そうして、人として妥当な思考、感情、欲望を持っているかどうかは、rasa diriを満たしている生命力の種類、あるいはレベルによるものとされています。
ちなみに人間の欲望はジャワ神秘主義の伝統に従って4つのナフス(nafsu)に分類されて固有の名称を与えられています。
そうしてそれぞれがその力を得る源泉としての固有の生命力が想定されていますが、上位の生命力は下位の生命力と関係しているナフスをも制御できるとされています。
つまりジャスマニと呼ばれる人間の生命力が本当にrasa diriをみたしているならば、その人の思考、感情、欲望は人間的である、、、と言える訳であります。

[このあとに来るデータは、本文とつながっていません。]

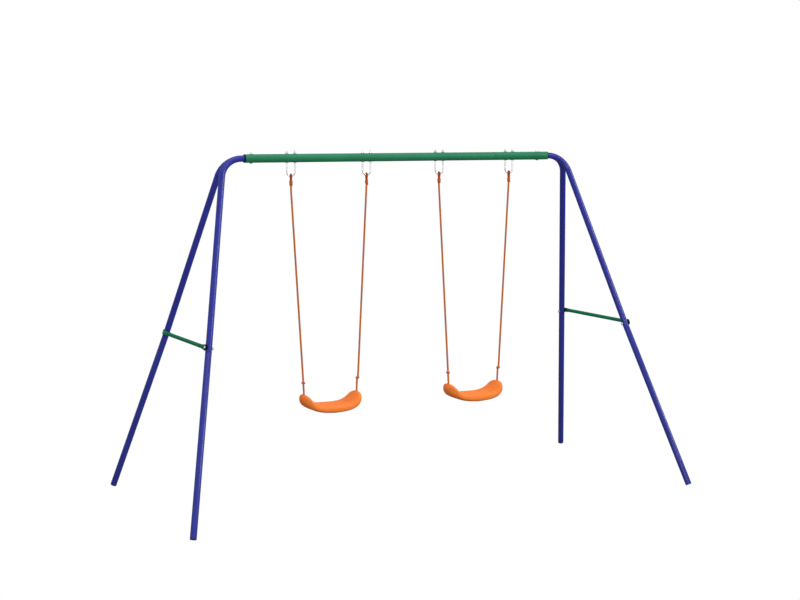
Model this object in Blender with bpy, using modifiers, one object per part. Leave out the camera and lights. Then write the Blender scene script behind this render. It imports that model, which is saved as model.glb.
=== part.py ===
"""Two-seat garden swing set.

A tubular steel frame: two A-frames of bent leg tubes carry a horizontal
crossbar, and two moulded seats hang from it on knotted ropes that loop
through U-bolts.  Metres, +Z up.  X runs along the crossbar, Y is the depth
(front legs at -Y), the origin is on the ground under the middle of the frame.
"""
import math

import bmesh
import bpy
from mathutils import Matrix, Vector

# --------------------------------------------------------------------------
# Driving dimensions (metres)
# --------------------------------------------------------------------------
GAP = 0.0003               # play between neighbouring pieces

BAR_Z = 1.780              # height of the crossbar's axis
BAR_R = 0.022              # crossbar, outside radius
BAR_WALL = 0.0015
BAR_LEFT = -0.885          # the green tube ends here
BAR_RIGHT = 0.893
BAR_SEAM_X = 0.556         # where the short section plugs into the long one
BAR_SWAGE = 0.066          # length of the reduced end inside the long section
SEAM_GAP = 0.0012

LEG_R = 0.0165             # leg tubes, outside radius
LEG_WALL = 0.0012
LEG_TOP_X = 1.000          # where the leg's line meets the crossbar's axis
BEND_R = 0.120             # centre-line radius of the bend under the stub
UPPER_SX = 0.2245          # spread of the upper legs per metre of height
UPPER_SY = 0.3671
STUB_IN_X = 0.800          # inner end of the half-round stubs in the crossbar
LEG_SEAM_Z = 0.842         # upper and lower tubes meet here, with a small kink
LEG_SWAGE = 0.072          # reduced end of the lower tube, inside the upper one
FOOT_X = 1.4105            # centre of each foot on the ground
FOOT_Y = 0.6719
FOOT_FLANGE = 0.0025

BOLT_R = 0.004
HOLE_R = 0.0044
BRACE_Z = 0.8655           # height of the brace bolts
BRACE_R = 0.010
BRACE_WALL = 0.0012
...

そうしてそのような人はけっして「われを忘れて、衝動的に物事をやったり言ったりはしない」でありましょう。
その人はどのような状況下であっても人間的にふるまえるのです。
まあこれがジャスマニレベルにあるのかどうかという一つの判断基準です。
さて、そういう訳でrasa diriというのは心理学的なそうして霊的な意味での人間というものの内的な本質、そうして諸力の活動の舞台になるものであります。

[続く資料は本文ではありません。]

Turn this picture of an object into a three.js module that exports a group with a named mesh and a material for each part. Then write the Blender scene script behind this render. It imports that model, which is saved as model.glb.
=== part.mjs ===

そうして、まさにこのrasa diriがいろいろな間違いや不純物で充満しているのがその人の欠点になるとバパは言います。
それゆえに上位の生命力がrasa diriに入る事ができず、つまりは本来の主人の代わりに低次の諸力が入れ替わり立ち替わりその場所を占領している、、、と警告しているのです。
それでラティハンがまずは浄化からはじまりますが、その浄化の対象がこのrasa diriなのでありました。
ちなみにrasaについては、たとえばThe Logic of Rasa in Javaのような解説もありますので、こちらもご参照ください。<--リンク
そして以下はBudi(ブディ)というコトバについてのWikiの説明からの引用になります。
「インドネシアの哲学的伝統の最も幸運な特徴は、philosophiaのその一体的な理解(知恵の愛)です。
西洋哲学の伝統で発生した「推論 reasoning」と「感覚 feeling」の二分法は、インドネシアで発生しませんでした。
かわりに それは「推論」と「感覚」を統合し、ブディ(Budi)と呼ばれます。
・・・・・
このように、インドネシアに、科学、精神性、宗教、哲学と技術がブディの顕現と実現である一般的な単語kebudayaan、(文化)で指定されています。
・・・・・
我々インドネシア人は、明確な分離や分類をしない。
哲学と宗教、宗教と霊性、(宗教と精神性)、精神性と科学、そうして科学と芸術。
要するに、インドネシアの文化は、どのような厳格な唯物論または頑固な観念論を知りませんでした。
私たちの科学と哲学は、私たちの宗教、精神性と芸術のように美的、芸術的です。
・・・・・
私たちのボロブドゥール寺院、suluk文献(ジャワ神秘的な文学)、伝統舞踊や彫刻、楽器、伝統的な家屋や武器は、私たちの哲学、科学と精神のように美しく上品です。
私たちのブディ(Budi)は「合理的に扱う事 rationalizing 」と「感じる事 feeling」を一緒に結び付けるゆえに。
Serats(イスラム教に触発されたジャワ詩的文学)は、詩的審美と哲学的論理を組み合わせる、そうして、kakawinsは、(ヒンドゥー教、仏教に触発されたジャワ詩的文学)であります。
・・・・・
結論として、インドネシア人によって保持されているブディの認識論は、心と感覚をバランスさせ、物質と観念を正当に扱います。
したがって、インドネシアの哲学的伝統においては、合理主義と経験主義の間または観念論と唯物論の間には対立はありません。」
・・・以上、The_Inner_Faculty_of_Budi・Wikiからの引用でした。<--リンク
Budiというコトバと同様に、インドネシアでは生理学的な現象も心理学的な要因でおきる現象も霊的な事でおきる事象もあまりはっきりとした区別をしない様です。
そうして使われるコトバもそのようであり、我々の分類から見ると随分とあいまいに見える事があります。
そのような事も「それぞれの国が築き上げてきた文化の違いによるものである」と認識しておく事は理解する上で必要であると思われます。